┌──
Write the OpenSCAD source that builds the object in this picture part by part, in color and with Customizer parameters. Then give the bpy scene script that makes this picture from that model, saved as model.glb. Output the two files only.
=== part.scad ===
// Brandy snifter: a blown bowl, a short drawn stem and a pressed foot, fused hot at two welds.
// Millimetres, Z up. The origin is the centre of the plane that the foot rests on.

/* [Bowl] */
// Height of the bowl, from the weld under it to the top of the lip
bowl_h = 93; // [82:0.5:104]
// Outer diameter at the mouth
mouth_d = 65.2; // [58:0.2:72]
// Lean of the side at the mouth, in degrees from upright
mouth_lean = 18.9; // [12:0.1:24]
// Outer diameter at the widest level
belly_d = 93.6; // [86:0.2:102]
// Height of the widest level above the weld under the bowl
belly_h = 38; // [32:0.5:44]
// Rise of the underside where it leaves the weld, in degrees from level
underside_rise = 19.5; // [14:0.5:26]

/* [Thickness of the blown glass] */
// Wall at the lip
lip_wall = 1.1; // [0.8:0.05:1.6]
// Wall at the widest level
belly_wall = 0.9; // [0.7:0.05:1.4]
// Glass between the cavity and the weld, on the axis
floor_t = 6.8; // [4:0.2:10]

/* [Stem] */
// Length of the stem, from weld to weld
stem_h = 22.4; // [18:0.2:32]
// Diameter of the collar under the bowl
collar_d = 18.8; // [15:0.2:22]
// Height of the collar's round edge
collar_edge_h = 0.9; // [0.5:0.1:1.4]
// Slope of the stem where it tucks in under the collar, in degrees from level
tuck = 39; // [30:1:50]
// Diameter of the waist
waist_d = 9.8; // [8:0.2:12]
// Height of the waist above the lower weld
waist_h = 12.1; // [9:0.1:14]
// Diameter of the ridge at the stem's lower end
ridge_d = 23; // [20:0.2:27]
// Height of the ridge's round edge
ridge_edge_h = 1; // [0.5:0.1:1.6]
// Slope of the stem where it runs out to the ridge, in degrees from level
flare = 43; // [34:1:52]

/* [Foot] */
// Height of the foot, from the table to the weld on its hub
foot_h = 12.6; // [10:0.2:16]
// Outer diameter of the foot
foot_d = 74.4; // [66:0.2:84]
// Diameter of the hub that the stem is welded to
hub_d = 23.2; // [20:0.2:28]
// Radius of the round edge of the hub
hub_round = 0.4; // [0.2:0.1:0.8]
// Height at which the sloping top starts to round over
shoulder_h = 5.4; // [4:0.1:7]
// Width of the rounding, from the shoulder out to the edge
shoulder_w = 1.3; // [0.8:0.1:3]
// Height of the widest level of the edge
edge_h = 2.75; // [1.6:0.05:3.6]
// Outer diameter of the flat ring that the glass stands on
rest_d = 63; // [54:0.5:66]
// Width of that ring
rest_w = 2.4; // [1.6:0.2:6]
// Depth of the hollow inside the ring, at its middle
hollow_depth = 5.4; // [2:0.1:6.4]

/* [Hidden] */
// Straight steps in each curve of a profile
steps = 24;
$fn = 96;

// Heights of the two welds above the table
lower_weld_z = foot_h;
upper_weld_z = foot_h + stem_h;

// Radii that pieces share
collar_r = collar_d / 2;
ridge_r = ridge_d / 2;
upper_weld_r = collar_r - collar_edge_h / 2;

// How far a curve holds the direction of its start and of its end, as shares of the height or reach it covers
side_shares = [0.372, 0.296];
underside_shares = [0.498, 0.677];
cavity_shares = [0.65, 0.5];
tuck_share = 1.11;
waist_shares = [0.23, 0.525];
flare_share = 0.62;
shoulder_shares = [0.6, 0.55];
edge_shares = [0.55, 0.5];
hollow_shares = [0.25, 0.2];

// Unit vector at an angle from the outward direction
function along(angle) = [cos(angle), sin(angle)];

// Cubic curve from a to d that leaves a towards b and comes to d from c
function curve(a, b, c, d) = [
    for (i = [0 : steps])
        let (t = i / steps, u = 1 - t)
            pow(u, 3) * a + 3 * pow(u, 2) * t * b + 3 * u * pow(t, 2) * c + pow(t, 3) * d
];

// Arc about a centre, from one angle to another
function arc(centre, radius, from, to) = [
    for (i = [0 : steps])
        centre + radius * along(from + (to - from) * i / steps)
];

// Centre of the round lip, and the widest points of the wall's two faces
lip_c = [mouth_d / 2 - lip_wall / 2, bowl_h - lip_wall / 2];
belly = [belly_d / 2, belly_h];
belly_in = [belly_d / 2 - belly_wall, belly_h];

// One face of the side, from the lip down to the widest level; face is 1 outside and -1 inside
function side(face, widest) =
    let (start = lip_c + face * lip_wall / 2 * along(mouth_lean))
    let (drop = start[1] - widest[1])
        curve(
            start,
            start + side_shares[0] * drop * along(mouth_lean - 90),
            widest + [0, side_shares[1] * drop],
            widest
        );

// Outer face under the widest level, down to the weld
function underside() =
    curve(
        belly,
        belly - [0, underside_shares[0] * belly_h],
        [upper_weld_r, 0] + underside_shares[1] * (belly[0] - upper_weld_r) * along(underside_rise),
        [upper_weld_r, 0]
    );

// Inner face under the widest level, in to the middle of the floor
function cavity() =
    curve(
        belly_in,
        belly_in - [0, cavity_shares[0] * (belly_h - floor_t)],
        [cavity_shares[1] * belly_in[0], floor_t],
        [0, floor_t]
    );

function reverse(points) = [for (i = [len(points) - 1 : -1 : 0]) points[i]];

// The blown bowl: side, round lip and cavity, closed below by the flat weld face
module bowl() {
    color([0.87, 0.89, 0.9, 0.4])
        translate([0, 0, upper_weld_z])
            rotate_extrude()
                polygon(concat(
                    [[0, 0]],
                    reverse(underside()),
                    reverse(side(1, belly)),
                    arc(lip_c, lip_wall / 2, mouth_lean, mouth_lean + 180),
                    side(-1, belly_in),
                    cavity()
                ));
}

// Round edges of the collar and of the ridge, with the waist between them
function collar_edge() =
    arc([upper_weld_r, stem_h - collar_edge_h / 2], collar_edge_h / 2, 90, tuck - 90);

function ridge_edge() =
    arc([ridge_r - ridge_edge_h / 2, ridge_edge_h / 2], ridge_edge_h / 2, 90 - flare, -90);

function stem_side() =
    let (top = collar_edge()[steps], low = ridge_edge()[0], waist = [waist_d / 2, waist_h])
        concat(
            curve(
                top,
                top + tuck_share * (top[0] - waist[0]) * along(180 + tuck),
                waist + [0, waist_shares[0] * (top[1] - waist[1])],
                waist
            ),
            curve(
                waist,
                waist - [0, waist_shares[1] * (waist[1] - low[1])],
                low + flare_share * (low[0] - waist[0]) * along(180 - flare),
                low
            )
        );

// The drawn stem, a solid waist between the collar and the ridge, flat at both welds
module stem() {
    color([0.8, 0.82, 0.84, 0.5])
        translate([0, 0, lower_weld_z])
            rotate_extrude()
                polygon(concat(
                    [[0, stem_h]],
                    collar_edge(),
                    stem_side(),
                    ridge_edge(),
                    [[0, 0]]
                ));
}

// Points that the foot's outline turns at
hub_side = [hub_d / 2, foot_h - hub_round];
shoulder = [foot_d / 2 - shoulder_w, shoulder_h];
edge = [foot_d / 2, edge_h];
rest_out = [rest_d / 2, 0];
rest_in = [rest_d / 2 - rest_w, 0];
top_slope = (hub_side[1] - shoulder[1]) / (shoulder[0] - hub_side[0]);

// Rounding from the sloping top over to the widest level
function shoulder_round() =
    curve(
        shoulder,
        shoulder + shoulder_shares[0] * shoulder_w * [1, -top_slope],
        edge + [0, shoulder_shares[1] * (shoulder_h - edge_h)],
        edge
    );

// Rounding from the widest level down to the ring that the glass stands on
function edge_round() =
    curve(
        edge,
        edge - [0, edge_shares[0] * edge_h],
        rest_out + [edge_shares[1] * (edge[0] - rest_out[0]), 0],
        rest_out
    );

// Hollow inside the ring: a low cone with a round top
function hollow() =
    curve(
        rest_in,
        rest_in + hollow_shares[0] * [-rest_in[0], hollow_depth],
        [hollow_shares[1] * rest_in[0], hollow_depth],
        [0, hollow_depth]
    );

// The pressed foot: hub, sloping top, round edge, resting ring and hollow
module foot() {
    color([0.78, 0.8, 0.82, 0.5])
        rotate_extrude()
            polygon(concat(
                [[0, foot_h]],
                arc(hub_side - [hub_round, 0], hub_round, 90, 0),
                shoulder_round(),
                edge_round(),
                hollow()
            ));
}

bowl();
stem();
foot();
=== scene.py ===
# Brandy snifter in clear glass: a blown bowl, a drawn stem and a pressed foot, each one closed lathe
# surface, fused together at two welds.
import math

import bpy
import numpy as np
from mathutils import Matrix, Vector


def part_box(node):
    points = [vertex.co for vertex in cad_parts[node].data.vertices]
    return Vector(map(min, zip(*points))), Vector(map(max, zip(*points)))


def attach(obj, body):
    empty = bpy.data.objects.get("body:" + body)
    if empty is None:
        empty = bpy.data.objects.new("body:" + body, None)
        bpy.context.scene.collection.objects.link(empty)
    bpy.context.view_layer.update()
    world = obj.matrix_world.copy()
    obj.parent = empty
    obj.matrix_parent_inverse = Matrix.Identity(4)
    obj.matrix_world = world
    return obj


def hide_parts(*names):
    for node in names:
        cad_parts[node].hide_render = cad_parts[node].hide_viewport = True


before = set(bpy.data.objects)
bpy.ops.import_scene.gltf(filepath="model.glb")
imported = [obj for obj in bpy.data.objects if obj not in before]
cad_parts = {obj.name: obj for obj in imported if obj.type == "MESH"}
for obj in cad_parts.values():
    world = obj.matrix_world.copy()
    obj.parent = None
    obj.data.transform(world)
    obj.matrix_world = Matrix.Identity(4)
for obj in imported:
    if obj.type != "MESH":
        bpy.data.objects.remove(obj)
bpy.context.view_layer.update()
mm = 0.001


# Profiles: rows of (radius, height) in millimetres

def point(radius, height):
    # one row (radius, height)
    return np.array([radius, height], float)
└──
▶ **Problem details**: Solely the line containing "ring and hollow", the line containing "obj.matrix_world = world", and the lines between them are to be given again, exactly as written.

▶ **Output for this exercise**:
// The pressed foot: hub, sloping top, round edge, resting ring and hollow
module foot() {
    color([0.78, 0.8, 0.82, 0.5])
        rotate_extrude()
            polygon(concat(
                [[0, foot_h]],
                arc(hub_side - [hub_round, 0], hub_round, 90, 0),
                shoulder_round(),
                edge_round(),
                hollow()
            ));
}

bowl();
stem();
foot();
=== scene.py ===
# Brandy snifter in clear glass: a blown bowl, a drawn stem and a pressed foot, each one closed lathe
# surface, fused together at two welds.
import math

import bpy
import numpy as np
from mathutils import Matrix, Vector


def part_box(node):
    points = [vertex.co for vertex in cad_parts[node].data.vertices]
    return Vector(map(min, zip(*points))), Vector(map(max, zip(*points)))


def attach(obj, body):
    empty = bpy.data.objects.get("body:" + body)
    if empty is None:
        empty = bpy.data.objects.new("body:" + body, None)
        bpy.context.scene.collection.objects.link(empty)
    bpy.context.view_layer.update()
    world = obj.matrix_world.copy()
    obj.parent = empty
    obj.matrix_parent_inverse = Matrix.Identity(4)
    obj.matrix_world = world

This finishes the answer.